Job: Below is a listing. Gather each line of it that contains "from".

☆ ☆ ☆ ☆ ☆ ☆ ☆

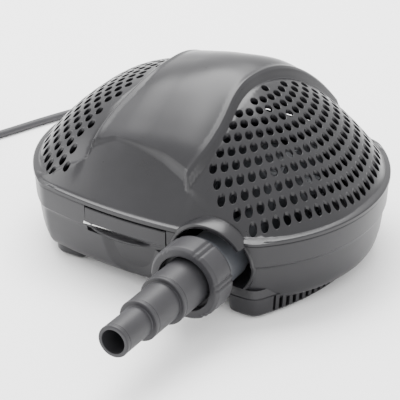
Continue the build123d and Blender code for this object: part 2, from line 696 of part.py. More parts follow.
def mains_plug():
    """Round two-pin plug with a moulded tail, lying across the top of the coil."""
    z = 2 * COIL_LAYERS * CABLE_R + PLUG_R + 0.2
    x, y = COIL_CENTRE[0] - COIL_TURN_R, COIL_CENTRE[1]
    body = rod(PLUG_R, (x, y - 10, z), (x, y + 16, z)) + rod(PLUG_NECK_R, (x, y - 18, z), (x, y - 10, z))
    tail = Plane(origin=(x, y - 18, z), z_dir=(0, -1, 0)) * Cone(
        8.0, CABLE_R + 1.35, 20, align=(Align.CENTER, Align.CENTER, Align.MIN))
    pins = [rod(PIN_R, (x + s * PIN_HALF, y + 14, z), (x + s * PIN_HALF, y + 35, z)) for s in (-1, 1)]
    return body + tail + pins


# ---------------------------------------------------------------- nodes
NODES = (lower_shell, upper_shell, latch, latch_pin, hinge_pins, rubber_feet,
         union_nut, hose_tail, tail_gasket, volute_housing, housing_seal, suction_cover,
         inlet_guard, cover_screws, front_bush, rear_bush, bush_seat, rotor_can,
         rotor_magnet, thrust_washers, shaft, impeller, stator_core, windings,
         motor_housing, motor_flange, motor_screws, motor_buffers, lead_gland, inner_lead,
         cable_gland, strain_relief, power_cable, cable_coil, mains_plug)


def place(shape):
    """Move from the case's plan centre to the row frame."""
    return Pos(0, CENTRE_Y, 0) * shape


os.makedirs("parts", exist_ok=True)
for make in NODES:
    export_step(place(make()), os.path.join("parts", make.__name__ + ".step"))
print("origin shift along Y", round(CENTRE_Y, 3))
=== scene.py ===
import math

import bpy
import numpy as np
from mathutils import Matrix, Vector, kdtree
from mathutils.geometry import delaunay_2d_cdt


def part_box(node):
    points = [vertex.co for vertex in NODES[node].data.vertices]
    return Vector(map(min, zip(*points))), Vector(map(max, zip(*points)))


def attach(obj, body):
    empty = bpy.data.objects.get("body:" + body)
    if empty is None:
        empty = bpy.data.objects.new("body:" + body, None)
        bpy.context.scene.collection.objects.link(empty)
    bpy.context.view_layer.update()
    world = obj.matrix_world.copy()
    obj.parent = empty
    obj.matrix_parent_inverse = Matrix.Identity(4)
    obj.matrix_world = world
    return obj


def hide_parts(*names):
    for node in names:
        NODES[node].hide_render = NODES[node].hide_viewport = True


# Submersible pond pump. Shapes are worked out in millimetres about the case's plan centre:
# +X to the outlet side, -Y to the front, +Z up. row() turns them into the frame's metres.
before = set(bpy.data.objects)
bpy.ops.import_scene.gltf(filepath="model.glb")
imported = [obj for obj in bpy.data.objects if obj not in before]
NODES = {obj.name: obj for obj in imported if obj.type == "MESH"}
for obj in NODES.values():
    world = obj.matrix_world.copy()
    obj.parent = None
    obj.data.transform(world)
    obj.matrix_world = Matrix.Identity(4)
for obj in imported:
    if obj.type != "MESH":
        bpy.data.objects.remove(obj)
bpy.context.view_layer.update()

MM = 0.001
HINGE_Y = 112.0
pin_low, pin_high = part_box("hinge_pins")
SHIFT_Y = (pin_low.y + pin_high.y) / 2 / MM - HINGE_Y

# ---- case outline in plan ----
HALF_WIDTH = 141.5
HALF_DEPTH = 110.6
END_R = 127.7
FRONT_R = 380.0
CORNER_R = 20.0
END_X = HALF_WIDTH - END_R
FRONT_Y = FRONT_R - HALF_DEPTH

# ---- cover ----
RIM_Z = 67.0
SPLIT_Z = 63.6
SPLIT_GAP = 0.3
SKIN = 3.2
DOME_RISE = 83.0
DOME_BASE = 5.0
DOME_POWER = 2.6
DOME_STEEPEN = 8
DOME_FOOT = (5.5, 1.5)      # the dome's foot, in from the rim at an end and at the front
DIP = 10.0                  # the left half of the dome is this much flatter,
DIP_X = -45.0               # about here
DIP_REACH = 45.0
FLANGE_WIDE = 4.4
BAND_RAISE = 3.5
BAND_HALF = 39.0
BAND_LEAN = 0.30            # how fast the band flares towards its wide corner
BAND_BEND = 20.0            # length over which the flare sets in
HOLE_R = 3.0
HOLE_PITCH = 8.8
PITCH_EASE = 0.08
ROW_PITCH = 8.05
FIRST_ROW = 11.2
ROWS = 11
HOLE_EDGE = 8.0
HOLE_REACH = 89.5
HOLE_SIDES = 18
HOLE_EASE = 0.35            # how far each hole's edge is rounded down

# ---- outlet ----
OUTLET_X = 61.0
OUTLET_Z = 44.0
ARCH_R = 30.4
HOOD_R = 34.5
HOOD_FRONT = -111.4

# ---- tray ----
FLOOR_Z = 10.0
TRAY_TOP = 63.4
TRAY_WALL = 3.0
SCOOP_X = -8.0              # middle of the finger scoop
SCOOP_Y = -170.0
SCOOP_R = 70.0

# ---- latch ----
LATCH_X = (-48.0, 25.0)
LATCH_Z = (46.0, 61.5)

# ---- cable ----
CABLE_R = 3.25
FLOOR = CABLE_R + 0.05
EXIT = (-70.0, 134.0, 36.0)
COIL_CENTRE = (-337.0, -20.0)
COIL_TURN_R = 58.0
COIL_LAYERS = 5


def row(point):
    """Millimetres about the case's plan centre to metres in the frame."""
    return (point[0] * MM, (point[1] + SHIFT_Y) * MM, point[2] * MM)


# ---------------------------------------------------------------- camera
def make_camera():
    data = bpy.data.cameras.new("camera")
    camera = bpy.data.objects.new("camera", data)
    bpy.context.scene.collection.objects.link(camera)
    data.sensor_width = 36.0
    data.lens = 225.8
    camera.location = row((892.7, -1496.6, 962.9))
    look = Vector((-0.45568, 0.75525, -0.47112))
    camera.rotation_euler = look.to_track_quat("-Z", "Y").to_euler()
    data.clip_start = 0.05
    data.clip_end = 20.0
    bpy.context.scene.camera = camera


make_camera()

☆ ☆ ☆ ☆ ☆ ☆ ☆

Output:
Continue the build123d and Blender code for this object: part 2, from line 696 of part.py. More parts follow.
    """Move from the case's plan centre to the row frame."""
from mathutils import Matrix, Vector, kdtree
from mathutils.geometry import delaunay_2d_cdt
DOME_FOOT = (5.5, 1.5)      # the dome's foot, in from the rim at an end and at the front